Dogs and Lemonade…Now Go Out and Plant Those Natives!

Gael Bissell

by Gael Bissell

If you were to describe our board’s demographic and computer skills last January, it would have been: mostly retired, over 60, slow in adopting new FAS email addresses, and isn’t Zoom a board game? We were your typical old dogs, reluctant to learn new tricks. But enter the coronavirus pandemic last February and the world-wide shut down and public restrictions, and we, like so many other organizations, had to quickly adapt. With a huge help from our younger dogs (e.g. Jake Bramante and Cory Davis), we quickly learned how to hold digital board and committee meetings so we could make the necessary decisions about all our upcoming programs, field trips, and, well just about everything!

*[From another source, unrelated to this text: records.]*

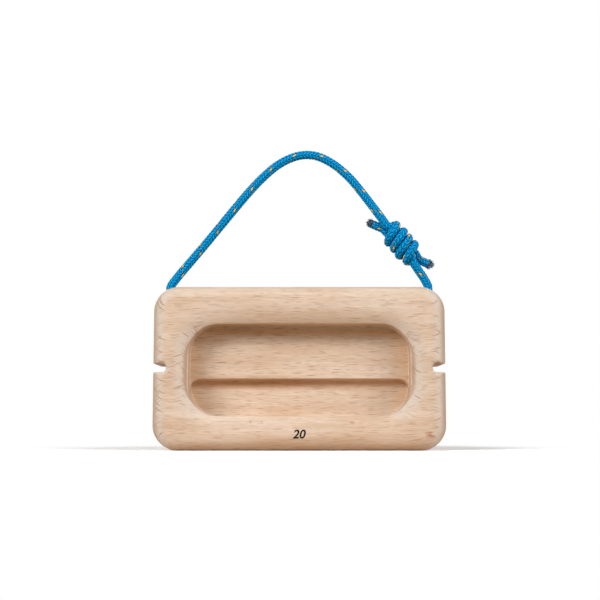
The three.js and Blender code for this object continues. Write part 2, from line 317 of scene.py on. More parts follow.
def knot_route(route, half):
    """The way of one end from its free stretch through the knot to the tip of its tail."""
    last = np.array(route[-1])
    way = last - np.array(route[-2])
    way /= np.linalg.norm(way)
    entry = [last + way * ENTRY_GAP, last + way * (ENTRY_GAP + ENTRY_LONG)]
    wraps = []
    for turns, u, far in WRAP_SHARES:
        turn = turns * 2 * math.pi
        wraps.append(knot_point((u, far * math.sin(turn), far * math.cos(turn)), half))
    return [*entry, *wraps, *(knot_point(share, half) for share in TAIL_SHARES[half])]


mirrored = [(-x, y, z) for x, y, z in HELD_ROUTE]
left_line, right_line = (
    smooth_line([*bore[BORE_POINTS - 1 :: -1], *route, *knot_route(route, half)], RING_STEP)
    for bore, route, half in ((mirrored, ARCH_ROUTE, -1), (HELD_ROUTE, LEG_ROUTE, 1))
)
held_line = smooth_line([*HELD_ROUTE[1:], *mirrored[:0:-1]], RING_STEP)


# Braided sheath


def braid_heights(tree, turn, lay):
    """Nodes for the height of the two families of yarns, where turn is turns round the cord and lay
    is lay lengths along it. A family is on top in every second of the eight columns round the cord.
    Gives each family's height, its place across a yarn from -1 to 1 and its count of yarns, and
    then the swing, which is 1 where the first family is on top and -1 where the other is."""
    phase = add(tree, MATH, {0: turn, 1: math.pi * YARNS_EACH_WAY}, **TIMES)
    wave = add(tree, MATH, {0: phase}, operation="COSINE")
    steep = add(tree, MATH, {0: wave, 1: math.pi / 2}, **TIMES)
    swing = add(tree, MATH, {0: steep}, operation="SINE")
    found = []
    for side in (1, -1):
        slant = add(tree, MATH, {0: turn, 1: side, 2: lay}, **TIMES_PLUS)
        count = add(tree, MATH, {0: slant, 1: YARNS_EACH_WAY}, **TIMES)
        part = add(tree, MATH, {0: count}, operation="FRACT")
        place = add(tree, MATH, {0: part, 1: 2, 2: -1}, **TIMES_PLUS)
        squared = add(tree, MATH, {0: place, 1: place}, **TIMES)
        left = add(tree, MATH, {0: 1.0, 1: squared}, **LESS)
        domed = add(tree, MATH, {0: left}, operation="SQRT")
        thick = add(tree, MATH, {0: domed, 1: YARN_ROUND}, **TIMES)
        height = add(tree, MATH, {0: swing, 1: side * YARN_RISE, 2: thick}, **TIMES_PLUS)
        found.append({"height": height, "place": place, "count": count})
    return (*found, swing)


def start_tree(name, inputs):
    """A geometry tree with the inputs, as (name, kind), and what gives them in the tree."""
    tree = bpy.data.node_groups.new(name, "GeometryNodeTree")
    for label, kind in (("Geometry", "Geometry"), *inputs):
        tree.interface.new_socket(label, in_out="INPUT", socket_type="NodeSocket" + kind)
    tree.interface.new_socket("Geometry", in_out="OUTPUT", socket_type="NodeSocketGeometry")
    return tree, add(tree, "NodeGroupInput", out=None).outputs


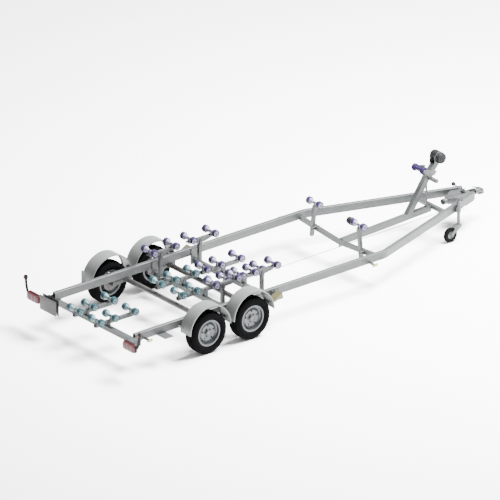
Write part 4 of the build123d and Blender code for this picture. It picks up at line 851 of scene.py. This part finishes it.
# Frame bolts: seat, direction it faces and size, for both sides of the trailer
BEAM_OUT = 0.930
BEAM_IN = 0.870
HANGER_T = 0.008
CRADLE_CROSSES = (-0.897, -1.603)
BOLTS = []
for centre_x in CRADLE_CROSSES:
    # hangers of the cradle cross members, bolted through the beams
    for dx in (-0.058, 0.058):
        for z in (0.438, 0.494):
            BOLTS.append(((centre_x + dx, BEAM_OUT, z), (0, 1, 0), M12))
            BOLTS.append(((centre_x + dx, BEAM_IN - HANGER_T, z), (0, -1, 0), M12))
for x in (1.015, 1.045):
    BOLTS.append(((x, BEAM_OUT, 0.433), (0, 1, 0), M10))
for x in (-3.378, -3.322):
    BOLTS.append(((x, BEAM_Y, 0.330), (0, 0, -1), M12))
    BOLTS.append(((x, BEAM_OUT, 0.500), (0, 1, 0), M8))
for x in (-2.985, -2.905):
    for y in (0.975, 1.045):
        BOLTS.append(((x, y, 0.408), (0, 0, 1), 0.011))
for x in (-0.985, -0.925):
    BOLTS.append(((x, 0.946, 0.425), (0, 0, 1), 0.011))
screws = bmesh.new()
for place, facing, size in BOLTS:
    for sign in (1, -1):
        bolt(screws, (place[0], sign * place[1], place[2]), (facing[0], sign * facing[1], facing[2]), size)
piece("frame_bolts", screws, "rod_steel")

# U-bolts that hold the bogie posts and the front posts to their cross members
U_SPREAD = 0.064
U_SIZE = 0.014
BOGIE_POST_Y = 0.695
BOGIE_POSTS = ((-1.658, -1.573), (-0.952, -0.867))
FRONT_POST = (0.945, 1.060)
FRONT_POST_FOOT = (0.556, 0.285)
FRONT_POST_TOP = (0.492, 0.770)
bars = bmesh.new()
for post_x, cross_front in BOGIE_POSTS:
    for sign in (1, -1):
        y = sign * BOGIE_POST_Y
        for z in (0.298, 0.342):
            u_bolt(bars, (post_x - 0.0300, y, z), (cross_front, y, z), U_SPREAD, (0, 1, 0), U_SIZE)
slant = (FRONT_POST_FOOT[0] - FRONT_POST_TOP[0]) / (FRONT_POST_TOP[1] - FRONT_POST_FOOT[1])
for sign in (1, -1):
    for z in (0.402, 0.440):
        y = sign * (FRONT_POST_FOOT[0] - (z - FRONT_POST_FOOT[1]) * slant)
        u_bolt(bars, *((x, y, z - 0.012) for x in FRONT_POST), U_SPREAD, (0, 1, 0), U_SIZE)
piece("post_u_bolts", bars, "rod_steel")

# Jockey wheel: clamp screw with its T bar, clamp bolts and bands, tyre, hub, axle bolt heads
JOCKEY = (2.905, -0.368)
SCREW = (0.0295, 0.074)
SCREW_Z = 0.470
clamp = bmesh.new()
rod(clamp, [(JOCKEY[0] + out, JOCKEY[1], SCREW_Z) for out in SCREW], 0.006)
rod(clamp, [(JOCKEY[0] + SCREW[1], JOCKEY[1] + side * 0.040, SCREW_Z + side * 0.012) for side in (-1, 1)],
    0.005)
for sign in (1, -1):
    bolt(clamp, (JOCKEY[0] + 0.030, JOCKEY[1] + 0.046, 0.468 + sign * 0.022), (1, 0, 0), M8)
for height in (0.600, 0.560):
    lathe(clamp, ((0.0300, -0.006), (0.0320, -0.005), (0.0325, 0.0), (0.0320, 0.005), (0.0300, 0.006)),
          along((0, 0, 1), (*JOCKEY, height)), 32)
piece("jockey_clamp_screw", clamp, "coupling_steel")
JOCKEY_TYRE = (
    # radius, distance outward from the middle
    (0.052, 0.018), (0.058, 0.023), (0.086, 0.027), (0.100, 0.0255), (0.108, 0.020), (0.1115, 0.012),
    (0.1123, 0.004),
)
JOCKEY_HUB = (
    (0.0085, 0.027), (0.020, 0.027), (0.023, 0.024), (0.024, 0.012), (0.042, 0.010), (0.047, 0.020),
    (0.052, 0.0225), (0.0555, 0.0215),
)


def jockey_ring(half, steps):
    """Closed ring about the jockey wheel's axle, from one half of its section."""
    bm = bmesh.new()
    section = list(half) + [(radius, -out) for radius, out in reversed(half)]
    lathe(bm, section, along((0, 1, 0), JOCKEY_CENTRE), steps, closed=True)
    return bm


wheel = jockey_ring(JOCKEY_TYRE, 64)
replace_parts(piece("jockey_tyre", wheel, "jockey_rubber", "jockey_wheel"), "jockey_wheel")
wheel = jockey_ring(JOCKEY_HUB, 48)
piece("jockey_hub", wheel, "coupling_steel", "jockey_wheel")
fork_low, fork_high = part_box("jockey_fork")
axle = bmesh.new()
for y, facing in ((fork_low[1], -1), (fork_high[1], 1)):
    bolt(axle, (JOCKEY_CENTRE[0], y, JOCKEY_CENTRE[2]), (0, facing, 0), M12)
piece("jockey_axle_bolt", axle, "coupling_steel", "jockey_fork")

# Turnbuckle of the brake rod
TURNBUCKLE = (-1.150, 0, 0.2712)
ROD_SLOPE = 0.0083
nuts = bmesh.new()
lathe(nuts, ((0.0050, 0.0), (0.0090, 0.0), (0.0095, 0.004), (0.0095, 0.086), (0.0090, 0.090), (0.0050, 0.090)),
      along((1, 0, ROD_SLOPE), TURNBUCKLE), 6)
piece("brake_turnbuckle", nuts, "rod_steel")

# Floor, light and camera
FLOOR_TONE = 0.90
bpy.ops.mesh.primitive_plane_add(size=60.0, location=(0, 0, 0))
floor = bpy.context.object
floor.name = "floor"
floor_material, floor_tree, floor_shader = node_tree("floor")
floor_shader.inputs["Roughness"].default_value = 0.9
floor_cloud = texture(floor_tree, "ShaderNodeTexNoise", 0.4)
floor_tree.links.new(ramp(floor_tree, floor_cloud.outputs["Fac"],
                          ((0.3, grey(FLOOR_TONE)), (0.7, grey(FLOOR_TONE + 0.01)))),
                     floor_shader.inputs["Base Color"])
floor.data.materials.append(floor_material)

world = bpy.data.worlds.new("studio")
bpy.context.scene.world = world
world.use_nodes = True
world.node_tree.nodes["Background"].inputs["Color"].default_value = (1.0, 1.0, 1.0, 1.0)
world.node_tree.nodes["Background"].inputs["Strength"].default_value = 0.8


def area_light(name, place, aim, size, power):
    data = bpy.data.lights.new(name, "AREA")
    data.size = size
    data.energy = power
    light = bpy.data.objects.new(name, data)
    light.location = place
    light.rotation_euler = (Vector(aim) - Vector(place)).to_track_quat("-Z", "Y").to_euler()
    bpy.context.scene.collection.objects.link(light)


area_light("key", (5.5, -2.4, 13.0), (0, 0, 0.4), 7.0, 26000)

# The photo is all but a parallel view, so the camera stands far off with a long lens
AZIMUTH = math.radians(-39.0)
ELEVATION = math.radians(24.25)
DISTANCE = 300.0
FRAME_WIDTH = 7.042
SENSOR = 36.0
AIM = Vector((-0.600, 0.0, 0.699))
back = Vector((math.sin(AZIMUTH) * math.cos(ELEVATION), -math.cos(AZIMUTH) * math.cos(ELEVATION),
               math.sin(ELEVATION)))
camera_data = bpy.data.cameras.new("camera")
camera_data.sensor_width = SENSOR
camera_data.lens = SENSOR * DISTANCE / FRAME_WIDTH
camera_data.clip_end = 2 * DISTANCE
camera = bpy.data.objects.new("camera", camera_data)
camera.location = AIM + back * DISTANCE
camera.rotation_euler = (-back).to_track_quat("-Z", "Y").to_euler()
bpy.context.scene.collection.objects.link(camera)
bpy.context.scene.camera = camera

It was at that moment that we discovered a deep resilience and creativity in our board and committee members, multi-talent and energy in our conservation educator, and an amazing commitment from volunteers. And as we have tried things and learned things during this pandemic time, we have been reminded once again that we can depend on you, our members, to be understanding, supportive, and faithful to us.  As Denny Olson has said publicly a few times, “we made lemonade from an abundance of lemons”. Although challenged with months of public restrictions, volunteers continued trail and habitat maintenance at Owen, and board members continued monthly meetings via Zoom with DNRC, Montana Audubon, Montana Fish, Wildlife & Parks and then Flathead Land Trust to explore and identify options for protecting Owen Sowerwine. Because of Kay Mitchell’s extraordinary efforts, we participated for the first time in the Whitefish Community Foundation’s Day of Giving and Unity and Great Fish Challenge with huge successes that enabled us to continue our Conservation/Education and OSNA work. We packed our monthly newsletters and our new digital “Fly By” with news, updates, and lists of activities that folks can do on their own, such as where to bird in the Flathead Valley, how to identify raptors through 27 new silhouettes hanging at Lone Pine State Park, and how to begin your own native gardens for native insects and birds. We completed our 13th year at the Jewel Basin Hawk Watch with records of total raptors/day and high numbers of outstanding volunteers.

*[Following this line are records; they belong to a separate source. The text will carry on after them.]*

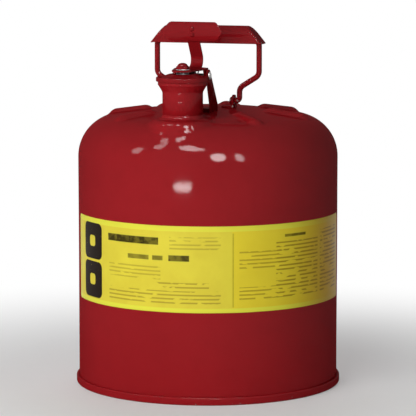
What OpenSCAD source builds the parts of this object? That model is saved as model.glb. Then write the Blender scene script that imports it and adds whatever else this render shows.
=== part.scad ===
// Safety can: a ribbed sheet-steel body with a self-closing pouring cap, a squeeze
// trigger and a swinging bail. The origin is on the body's axis where it meets the
// ground. +Z is up, the spout is towards -Y and every hinge turns about X.

/* [Body] */
// Outer radius of the body
body_r = 148.5; // [140:0.5:165]
// Thickness of the body sheet
wall = 0.8; // [0.6:0.1:1.2]
// Height at which the shoulder starts to curve inwards
shoulder_z = 261; // [190:1:330]
// Radius of the shoulder curve
shoulder_r = 48; // [42:1:52]
// Radius of the crown of the dome
crown_r = 645; // [600:5:750]

/* [Foot] */
// Height of the rolled seam round the foot
chime_h = 9; // [7:0.5:14]
// How far the rolled seam stands out from the body
chime_out = 3.2; // [2:0.1:5]
// Thickness of the seam under the sheets that it holds
chime_floor = 1.6; // [1:0.1:2.5]
// Thickness of the bottom pan's sheet
pan_wall = 0.8; // [0.6:0.1:1.2]
// Height of the bottom pan's edge above the ground
pan_z = 9; // [7:0.5:14]
// Rise of the bottom pan towards its middle
pan_rise = 4; // [1:0.5:8]

/* [Ribs] */
// Equal steps round the dome, one of which is left free for the spout
rib_steps = 8; // [6:1:9]
// Radius of a rib's round section
rib_r = 12; // [10:0.5:14]
// Height of a rib above the dome
rib_h = 4; // [3:0.5:5]
// Distance from the body's axis to the inner end of a rib's straight part
rib_start = 75; // [72:1:80]
// Distance from the body's axis to the outer end of a rib's straight part
rib_end = 108; // [90:1:109]

/* [Label] */
// Height of the label's lower edge
label_z = 103; // [60:1:120]
// Height of the label
label_h = 96; // [60:1:110]
// Thickness of the label
label_t = 0.25; // [0.15:0.05:0.5]
// Angle from the spout to the label's left end
label_left = 60; // [20:1:80]
// Angle from the spout to the label's right end
label_right = 96; // [40:1:120]

/* [Neck] */
// Distance from the body's side in to the neck's axis
neck_in = 50.5; // [48:0.5:52]
// Outer radius of the neck
neck_r = 22.5; // [21.5:0.1:23.5]
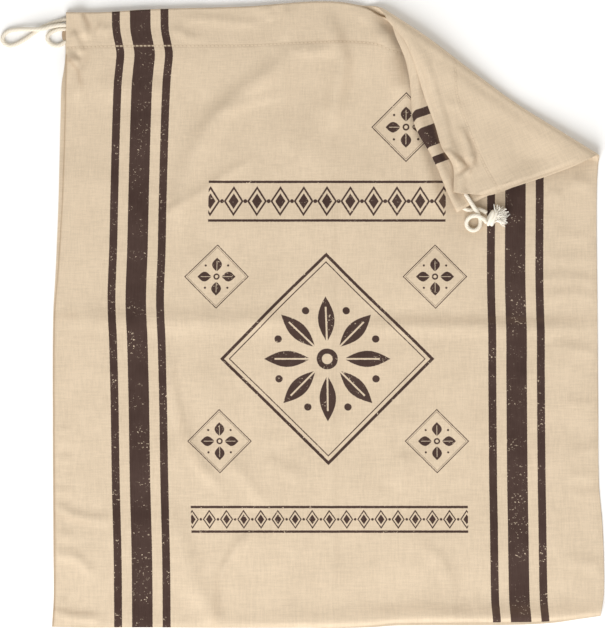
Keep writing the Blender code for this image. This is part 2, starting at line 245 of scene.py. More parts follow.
cotton = {
    "light": (0.688, 0.560, 0.414, 1),
    "dark": (0.578, 0.468, 0.343, 1),
    "shadow": (0.300, 0.190, 0.110, 1),  # painted shade colour: down in a seam, in creases, gaps and stitches
    "ink": (0.0525, 0.0310, 0.0255, 1),
    "faded": (0.0880, 0.0560, 0.0470, 1),
    "threadPitch": 0.00062,
    "slubLength": 0.011,
    "slubWidth": 0.0009,
    "slubNoise": (3.0, 0.6),  # detail and roughness
    "cloudNoise": (30.0, 4.0, 0.6),  # scale, detail and roughness
    "grainNoise": (1400.0, 1.0, 0.5),
    "slubShare": 0.28, "cloudShare": 0.26, "grainShare": 0.18,  # of the noises in the colour
    "toneRange": (0.41, 0.59),  # of their sum, from the dark colour to the light one
    "threadHeight": 0.30, "slubHeight": 0.5, "weaveDepth": 0.00009,
    "roughness": 0.90, "grainRoughness": 0.08,
}
stripes = {
    "middle": 0.1374,  # of the wide stripe, from the bag's middle
    "wide": 0.0150,
    "narrow": 0.0058,
    "spacing": 0.0177,  # between the middles of the wide and the narrow stripes
}
wear = {  # of the print
    "wobble": 0.0004,  # of its edges
    "wobbleNoise": (600.0, 2.0),
    "calmNoise": (60.0, 2.0),
    "calm": (0.55, 0.12),  # limit and soft edge; below it no flecks show
    "fleckNoise": ((560.0, 700.0, 1.0), 2.0, 0.7),
    "whole": (0.650, 0.012),  # the same for the ink between flecks
    "cloudFading": 1.6, "slubFading": 0.8, "unfaded": 0.45,
    "inkHeight": 0.10,
}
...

A clear demonstration of our resilience was Denny Olson’s creation a trilogy of entertaining videos for schools and the public, created with help of Pam Willison and BJ Worth/Wings in Nature, videos that capture why birds are important (BIRDS ROCK!), why we have lost over 3 billion in 50 years (BIRD TROUBLE), and what we can each do on our own to help birds recover (BIRD HELP). Denny and the Education Committee digitized many of his bird presentations, from sandhill cranes to bird songs, as well as most of our educational trunk materials, which make them easier for teachers to use. And, we just sent out a flier promoting all our new educational information to every teacher in the Flathead Valley.

Kathy Ross continued to educate our board and members on the many things we can do on our own to help birds from recycling to planting native shrubs, trees, and other flowers in our back yards. Carole Jorgensen reminded us about the value of dead and down wood for many species as cover and food, and asked us to write letters to our representatives in government.

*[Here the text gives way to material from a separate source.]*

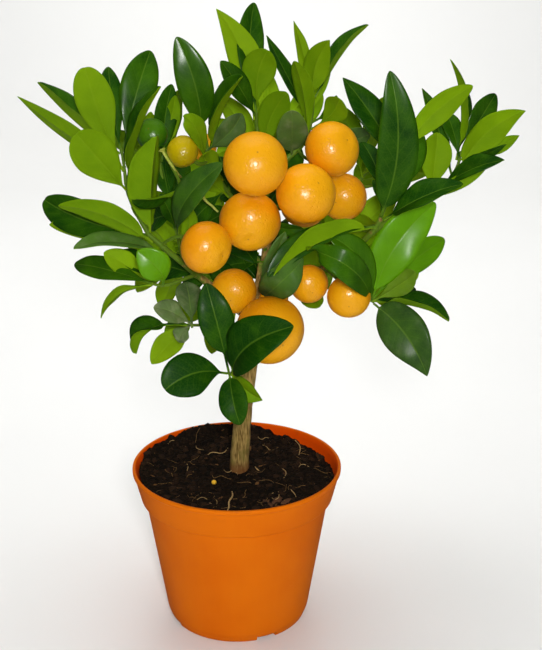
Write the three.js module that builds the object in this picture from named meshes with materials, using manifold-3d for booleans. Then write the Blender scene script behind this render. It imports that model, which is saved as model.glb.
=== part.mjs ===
// Calamondin bonsai growing in its plastic pot. Millimetres, +Z up.
// The origin is the centre of the pot's underside. +X is right and -Y is the side that is viewed.
//
// Places on the plant are given as they appear in one reference view: a pixel across, a pixel
// down, and a depth in millimetres behind (+) or before (-) the pot's axis.

import * as THREE from "three";
import { mergeVertices } from "three/addons/utils/BufferGeometryUtils.js";
import Module from "manifold-3d";

const wasm = await Module();
wasm.setup();

const radians = THREE.MathUtils.degToRad;

// The reference view: where the eye is, how far it looks down, its focal length and middle in pixels.
const EYE = new THREE.Vector3(19.7, -700, 428);
const EYE_PITCH = radians(19.58);
const EYE_FOCAL = 1337;
const EYE_CENTRE_U = 271;
const EYE_CENTRE_V = 325;

// Clearance between pieces that touch, and how far a cut runs past the face that it opens.
const GAP = 0.3;
const CUT_PAST = 1;

// Pot: a thin moulded cone with a stepped band under its rim and four drained recesses underneath.
const RIM_RADIUS = 60;
const RIM_BEAD = 0.8;
const RIM_BEAD_HEIGHT = 2.5;
const RIM_BEVEL = 0.5;
const POT_HEIGHT = 94.3;
const BAND_HEIGHT = 18.3;
const BAND_FOOT_RADIUS = 55.3;
const BAND_STEP_HEIGHT = 1.4;
const WALL_TOP_RADIUS = 52.8;
const WALL_FOOT_RADIUS = 41.6;
const WALL_FOOT_HEIGHT = 6;
const BASE_RADIUS = 39.3;
const BASE_ROUNDING = 1.2;
const BASE_INNER_FLARE = 0.6;
const WALL = 1.4;
const FLOOR = 1.8;
const POT_SEGMENTS = 48;

// Recesses under the pot's edge, with a drain hole in each.
const RECESS_COUNT = 4;
const RECESS_FIRST_ANGLE = -64;
const RECESS_HALF_ANGLE = 9;
const RECESS_HEIGHT = 3;
const RECESS_INNER_RADIUS = 27;
const RECESS_OUTER_RADIUS = 46;
const RECESS_SEGMENTS = 4;
const DRAIN_RADIUS = 4;
const DRAIN_CENTRE_RADIUS = 33.5;
const DRAIN_LENGTH = 10;
const DRAIN_SEGMENTS = 12;

// Soil: fills the pot to just under the rim and domes gently towards the stem.
// Its lumps are waves, each with its turn per millimetre of x and y, its start and its height.
const SOIL_EDGE_HEIGHT = 88.6;
const SOIL_DOME = 2.6;
const SOIL_SEGMENTS = 28;
const SOIL_TOP_RINGS = [46, 34, 22, 11];
const SOIL_WAVES = [
  { x: 0.21, y: 0.17, start: 0.9, height: 0.35 },
  { x: 0.21, y: -0.17, start: 1.7, height: 0.35 },
  { x: 0.09, y: -0.31, start: 0, height: 0.42 },
];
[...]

Yes, Flathead Audubon learned new tricks and made great lemonade during this year. Now moving forward we will face the challenge of retaining and strengthening our support for natural landscapes, of promoting better understanding of the important role that birds play in our culture and ecosystems, and encouraging continued action to reduce our impacts on birds and preserve their habitats.

One result of the pandemic is that folks have turned to gardening, birding, exploring more than ever! Audubon organizations across the country found that interest and participation grew and as did members’ hunger for birding opportunities, bird identification, and back yard habitat information. As we return to the “new normal” we will be trying to find ways to encourage these new-found interests and get these people involved also in learning more about birds and our natural environment, and in supporting conservation.

We are offering a variety of spring and summer field trips to meet this need, and hope that by fall we can return to in-person public meetings in a larger venue at the United Way campus. But we also plan to retain remote learning and participation opportunities. We are looking for new ideas and opportunities to keep this momentum going. Perhaps you have an interest in serving on one of the committees or as a board member?

Many many thanks to our outstanding board members, committee members, and other friends and partners of Flathead Audubon. You made this one of Flathead Audubon’s most productive years. Now, go out and plant your favorite native shrub!